How big can solar flares get?

Size of solar flares

On Nov. 10, 1989 there was a large solar flare.

This produced a coronal mass ejection or solar storm that arrived at Earth on Nov. 13, causing power outages and other damage totalling some $2 billion. The damage was mainly done to infrastructure—power, communications and transportation. In 1859, there was a far bigger solar flare.

Today we are far are more dependent on infrastructure than we were in 1989, with long supply routes and a critical dependence on the Internet, which touches almost all aspects of our lives, so an event like the 1989 flare would probably hurt us a lot more. A repetition of the 1859 flare would be extremely serious. The damage would total something like $2 trillion and take months to fix.

Losing the Internet for even a day would be very serious. We therefore need to have some sort of plan for the future to minimize the impact of solar activity and accelerate the recovery. The first step is to estimate what is the biggest solar flare we are likely to have. Events like this are called "Black Swans”. They might be very rare, but the consequences are so serious we cannot discount the chance of one happening.

Solar flares and coronal mass ejections are produced by stresses and instabilities in the Sun's magnetic fields. Stars are balls of plasma: matter so hot the atoms lose some or even all of their electrons. When we add plasma to magnetic fields we get something rather like rubber or elastic.

This stuff, often referred to as a "magnetoplasma", can be compressed, stretched, sheared or twisted. Just as we store energy in a rubber band by twisting or stretching it, deforming magnetoplasma stores energy in it.

On the Sun, the constant churning of material stores enormous amounts of energy in loops, bubbles, ropes and sheets of magnetoplasma - millions of hydrogen bombs' worth of energy, or more. Most of the time some sort of non-catastrophic stress relief happens, but sometimes this is not possible. Then, just as a snapping elastic band releases all of its stored energy in an instant, all the stored energy in a distorted lump of magnetoplasma can be released in seconds.

Somewhere in the distorted structure the stress becomes too much, instabilities are triggered and the magnetic fields snap. The instability rapidly spreads until there is a huge explosion, producing high-energy radiation, beams of accelerated particles and often ejecting a great chunk of solar material into space at thousands of kilometres a second. This chunk of material, known as a coronal mass ejection, or solar storm, together with the radiation and particles are what cause potentially large infrastructure failures on Earth.

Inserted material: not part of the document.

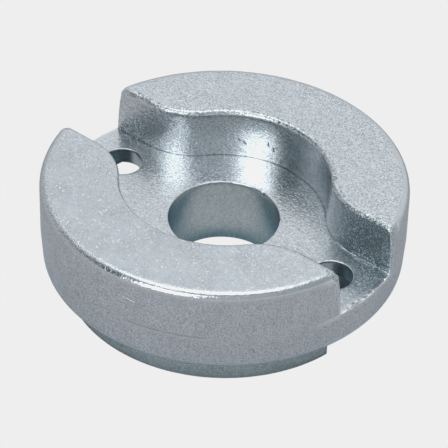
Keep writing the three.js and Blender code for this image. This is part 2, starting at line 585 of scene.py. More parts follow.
def collar_mesh():
    """The whole casting as one closed mesh, in millimetres, without its small marks."""
    skin = Skin()
    add_jaws(skin)
    add_body_wall(skin)
    bore_row, pin_rows = add_floor_and_holes(skin)
    add_underside(skin, bore_row, pin_rows)
    mesh = bpy.data.meshes.new("collar_casting")
    mesh.from_pydata(skin.points, [], skin.faces)
    indices = [REGIONS.index(region) for region in skin.regions]
    mesh.polygons.foreach_set("material_index", indices)
    bm = bmesh.new()
    bm.from_mesh(mesh)
    bmesh.ops.remove_doubles(bm, verts=bm.verts, dist=MERGE)
    bmesh.ops.dissolve_degenerate(bm, edges=bm.edges, dist=MERGE / 2)
    bmesh.ops.recalc_face_normals(bm, faces=bm.faces)
    bm.to_mesh(mesh)
    bm.free()
    return mesh


# Small marks of the casting, in millimetres and degrees.
PARTING_DEPTH = 0.045
PARTING_FAINT = 0.12
PARTING_STRETCHES = ((-82, -53), (-25, -11), (66, 97), (148, 171), (-176, -158))
PARTING_FADE = 3
ROOT_DEPTH = 0.045
ROOT_FADE = 0.3
ROOT_TURN = (12.5, 14.5)  # the crease at the jaws' feet turns into a ridge between these X
BURR_HEIGHT = 0.6
BURR_LENGTH = 1.0
BURR_WIDTH = 0.7
BURR_FADE = 1.2
LEFT_BURR = 0.1
BURR_SHARE = 0.25
FINE_BURR = 0.7
FINE_BURR_LENGTH = 0.4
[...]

How big can these events get? Looking at past records of solar activity doesn't help, because until the mid-19th Century we were not vulnerable to bad solar behaviour. Fortunately there is another possibility. We can observe flares taking place on other stars, and collect a lot of data.

Examination of stars of all types suggests our star may occasionally produce a flare much larger than the 1859 event. However, we can take some solace in knowing that humans and our ancestors have been wandering around on the Earth for maybe a million years or two, and living creatures for far longer. During that period there must have been periods of very bad solar behaviour, and we are still here.

Solar activity poses little if any direct threat to us. The danger comes from our increasing dependence on vulnerable technology.

It is unlikely we could ever totally avoid the effects of high level solar activity, but we know enough to predict what most of them would be, to prepare for them, and try to minimize the recovery time.

Maybe a key need is to reduce our dependence on vulnerable technologies. Maybe we'd actually enjoy a few days without the Internet. .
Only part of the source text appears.